Sounds like they've improved something because my iPod though the BOSE is very poor. I think I'd better call the dealer to see if there is a software upgrade ?


----------



## octagonmike (Oct 15, 2006)

Just been out for a spin with the guy in the next office to me. He is an Audi nut and has had BOSE in all his Audis and he commented on how good it sounded in the TT. We were listening to IPOD so maybe there has been a software upgrade. On half volume its bloody loud !


----------



## ChrisB72 (Feb 1, 2005)

octagonmike said:


> ChrisB72 said:
> 
> 
> > Looks stunning!
> ...


It looks lower than some I've seen in pics!
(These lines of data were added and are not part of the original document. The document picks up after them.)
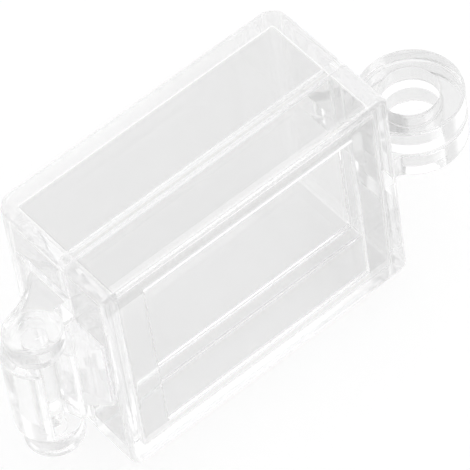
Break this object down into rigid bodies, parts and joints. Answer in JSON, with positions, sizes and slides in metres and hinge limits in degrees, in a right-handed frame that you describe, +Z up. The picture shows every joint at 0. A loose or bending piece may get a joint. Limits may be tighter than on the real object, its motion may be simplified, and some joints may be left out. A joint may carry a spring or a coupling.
{
  "type": "switch guard cover",
  "caption": "Clear hinged guard box with a window in its shallow half, a snap hinge at one end and padlock eyes at the other.",
  "frame": {"origin": "middle of the underside of the overall outline, with the box closed", "axes": "+X from the hinge towards the padlock eyes, +Y from the window towards the closed back, +Z up along the hinge line"},
  "size_m": [0.0918, 0.028, 0.0446],
  "materials": {
    "clear_plastic": "gloss"
  },
  "bodies": {
    "base": {"base_frame": "clear_plastic"},
    "cover": {"cover_shell": "clear_plastic"}
  },
  "joints": [
    {"name": "cover_hinge", "type": "hinge", "parent": "base", "child": "cover", "pos_m": [-0.03995, -0.0048, 0.0223], "axis": [0, 0, 1], "range_deg": [0, 180]}
  ]
}
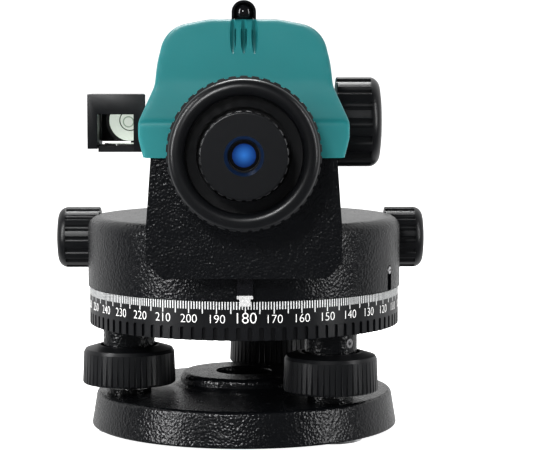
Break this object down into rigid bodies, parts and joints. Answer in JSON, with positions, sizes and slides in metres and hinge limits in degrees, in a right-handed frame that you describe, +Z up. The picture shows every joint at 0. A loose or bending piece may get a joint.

I have been battling with myself as to whether I need to lower mine or not when it comes, but yours sits very nicely on the standard suspension!

Can you talk me though those seetings please.....are you talking about the settings on your i-tunes / on PC or actual ipod?


----------



## blagman (Sep 11, 2006)

At last you got your car  I think the red leather looks stunning congratulations 8)


----------



## octagonmike (Oct 15, 2006)

ChrisB72 said:


> octagonmike said:
> 
> 
> > ChrisB72 said:
> ...


On your IPOD: Go to Settings and there should be a setting that says "Volume Limit". Click on this and rotate click wheel to Max.


----------



## octagonmike (Oct 15, 2006)

blagman said:


> At last you got your car  I think the red leather looks stunning congratulations 8)


Thank you.

Those pics dont do it any justice actually. Looks amazing in the flesh as do the Bi-Colours


----------



## ChrisB72 (Feb 1, 2005)

octagonmike said:


> ChrisB72 said:
> 
> 
> > octagonmike said:
> ...


Can't find that setting...I have a 4th Generation 20GB ipod. Non colour but with click control.


----------



## octagonmike (Oct 15, 2006)

Thats why then.

I used to have a non colour IPOD and that setting wasn't there. I now have a 30GB IPOD Video and it IS there.

New IPOD for you I think


----------



## jam225 (Jun 24, 2003)

Congrats on the car Mike, it looks 8)

The bi-colours really suit a silver car.

Looks like you've also found a soloution for all the Bose and IPod haters as well [smiley=thumbsup.gif]


----------



## ChrisB72 (Feb 1, 2005)

octagonmike said:


> Thats why then.
> 
> I used to have a non colour IPOD and that setting wasn't there. I now have a 30GB IPOD Video and it IS there.
> 
> New IPOD for you I think


Will mine be crap volume then?

Bugger this is turning out to be an expensive week! Long story!!! :?


----------



## octagonmike (Oct 15, 2006)

It might be ok.

I have set every track on my IPOD to max volume by highlighting all tracks in Itunes library right clicking them and then click "Get Info" then "Options" Tab the adjusted the volume adjustment slider to 100 %.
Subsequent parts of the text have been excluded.